Nisyros: going to the top

On Friday I decided after breakfast to go to the top of the island.  The highest mountain on Nisyros, Oros (Mount) Diavatis, is 700 metres and with a generally very good path because there is a chapel on top, as is often the case, dedicated to the Prophet Elijah.  Enfys and I found our way there by accident many years ago.  We had been doing a walk and decided it was too early to go back to the hotel so we saw a footpath and just followed it.  We have been back every year since though it became increasingly challenging for Enfys in recent years and so more of an achievement.

I decided to go via the ancient settlement of Nifios which is a longer way round but gives additional interest.

Nifios is reckoned to date back to the Minoans from Crete and it certainly has an air of great antiquity.  The entrance to the settlement is marked by ‘Horns of Consecration’ carved out of the rock and beneath it is a cave which at some stage was probably occupied.

The ‘Horns of Consecration’ at the entrance to the Minoan settlement

There are a great many things to capture the interest in the high-level caldera but I didn’t spend much time there this time, just enough to have my banana and nutbar and take a few more photos of the settlement built onto the rocks to add to the vast numbers I already have.  Incredible to think that 3 millennia or more ago someone could well have been sitting on the very spot where I’m nibbling my nutbar.  I intend to go back specifically to spend more time exploring the valley.

Community of houses and church built into the rocks

Looking across the top of the settlement to Oros Diavatis, my goal for the day

Then I went over the col beyond the ancient village, amazing in itself with signs of early settlement including a threshing circle bisected by the path.
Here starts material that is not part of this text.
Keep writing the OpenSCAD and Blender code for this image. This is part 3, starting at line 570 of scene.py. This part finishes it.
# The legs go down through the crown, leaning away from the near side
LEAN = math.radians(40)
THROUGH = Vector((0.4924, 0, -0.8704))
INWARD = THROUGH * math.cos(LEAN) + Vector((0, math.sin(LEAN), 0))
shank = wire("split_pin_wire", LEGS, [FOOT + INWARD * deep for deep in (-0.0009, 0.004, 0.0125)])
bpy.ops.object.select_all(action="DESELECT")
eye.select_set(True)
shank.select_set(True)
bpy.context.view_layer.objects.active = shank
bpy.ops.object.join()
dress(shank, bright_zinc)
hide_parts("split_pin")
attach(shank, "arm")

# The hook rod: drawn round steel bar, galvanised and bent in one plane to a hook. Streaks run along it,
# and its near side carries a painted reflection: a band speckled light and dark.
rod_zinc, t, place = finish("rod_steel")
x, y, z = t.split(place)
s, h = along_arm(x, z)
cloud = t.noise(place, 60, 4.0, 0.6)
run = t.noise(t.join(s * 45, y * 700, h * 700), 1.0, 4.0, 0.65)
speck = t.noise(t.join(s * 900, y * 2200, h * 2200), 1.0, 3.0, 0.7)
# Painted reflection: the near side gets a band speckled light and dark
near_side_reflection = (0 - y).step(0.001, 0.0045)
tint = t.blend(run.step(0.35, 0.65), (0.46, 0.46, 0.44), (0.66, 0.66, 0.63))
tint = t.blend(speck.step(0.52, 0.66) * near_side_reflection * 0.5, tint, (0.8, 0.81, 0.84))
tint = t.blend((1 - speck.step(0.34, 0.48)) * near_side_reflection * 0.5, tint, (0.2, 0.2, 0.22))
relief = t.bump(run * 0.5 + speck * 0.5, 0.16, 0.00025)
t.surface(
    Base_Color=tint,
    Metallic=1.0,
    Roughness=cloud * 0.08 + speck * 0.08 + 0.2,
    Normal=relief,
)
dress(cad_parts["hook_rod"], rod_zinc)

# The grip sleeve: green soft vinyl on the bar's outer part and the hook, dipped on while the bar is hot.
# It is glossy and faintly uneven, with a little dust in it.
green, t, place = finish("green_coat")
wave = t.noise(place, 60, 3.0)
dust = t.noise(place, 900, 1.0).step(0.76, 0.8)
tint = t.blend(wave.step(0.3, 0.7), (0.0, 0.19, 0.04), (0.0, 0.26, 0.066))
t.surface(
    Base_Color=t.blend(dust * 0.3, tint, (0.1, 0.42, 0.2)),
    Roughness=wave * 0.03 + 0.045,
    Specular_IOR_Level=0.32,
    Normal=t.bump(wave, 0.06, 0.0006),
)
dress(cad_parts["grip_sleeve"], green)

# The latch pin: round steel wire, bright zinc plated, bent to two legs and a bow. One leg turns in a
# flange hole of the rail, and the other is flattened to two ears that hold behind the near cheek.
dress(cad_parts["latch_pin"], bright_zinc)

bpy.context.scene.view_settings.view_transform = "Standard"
This then joins the main paved path up the mountain at a point well marked by a towering finger of rock.

Threshing circle right at the top of the col

Stone pillar marking the junction of the paths

It is an unremitting pull to the top with no let-up in the gradient and the last section is very loose underfoot.  But it is certainly worth it when you get there with views to the South of Nikia, the crater-rim village on the opposite side of the caldera, to the North views over the ‘pumice island’ of Yiali to Kos, and to the East views of thunderclouds over Turkey.

It always strikes me that just across the water Turkey is a different continent, completely different religion and culture, a different world.  Yet in the times of the New Testament this was counted as Greek and places which St Paul visited, such as Ephesus, are in what is now Turkey.  He sailed up and down the bit of sea I’m looking across a couple of times.  In fact Western Turkey was Greek by culture and language until Attaturk issued an ultimatum in the early part of the 20th century (1921 I think)which I think boiled down to ‘get out or get killed’ and the Greeks had no choice but to leave, some going to other parts of Greece but many going to America, Australia and Russia.  I keep intending to brush up on that part of Greek history …. along with more or less all of Greek history actually.

The church of the Prophet Elijah and thundercloud over Turkey

The village of Nikia on the opposite rim of the caldera

Back to the top of Oros Diavatis.  It’s so worthwhile climbing up there and has such rich memories I’ll probably do it again before I leave Nisyros.